Neuroscience tells us something fascinating about our brains; while one system craves routine and “normalcy,” the other thrives on variety and change. No wonder we strive to get into a groove and then before we know it that system becomes a numbing rut!

When I moved our entire household for the second time in four months, I couldn’t help but notice how essential it was to establish routines. You know, for those areas of life where going on automatic makes it possible to think about something beyond “Where’d I put the spoons?” At the same time,  it was delightful to see our stuff in new places and to register the absence of the usual. Fresh sights, sounds and smells made me more alert and I could be a smidge more present to my immediate surroundings.

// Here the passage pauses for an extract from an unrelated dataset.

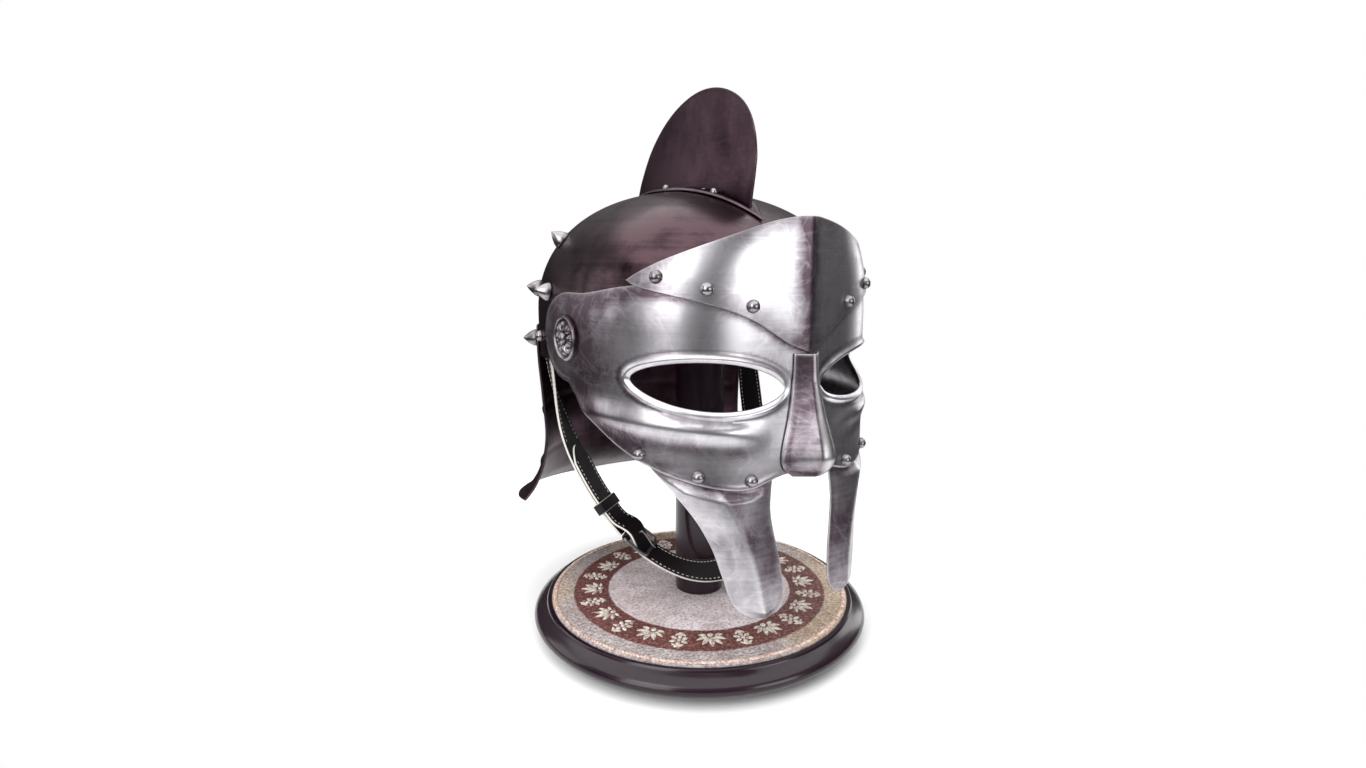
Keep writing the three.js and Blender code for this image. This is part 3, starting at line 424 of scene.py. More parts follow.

You don’t have to move to experience small changes lthat remind you of your vitality.Tiny deviations, a new route to work, wearing your watch on the other wrist, saying “No” when you’d normally say “Yes,”  or, saying  “Yes,” when you’d habitually say, “No” can wake you up.  You shift perspective.  Loosened up and re-connected you just may feel emboldened to discover a different response to a persistent problem, or even go for that new form of exercise, eating habit, meditation practice, job, or who knows…

Invite some playfulness and creativity into this practice- nothing more needed than what you can already muster – and take a look at at what you can tweak this week. Post your ideas here!

Enjoy!

Judy

Sample Move Into Change Newsletter here.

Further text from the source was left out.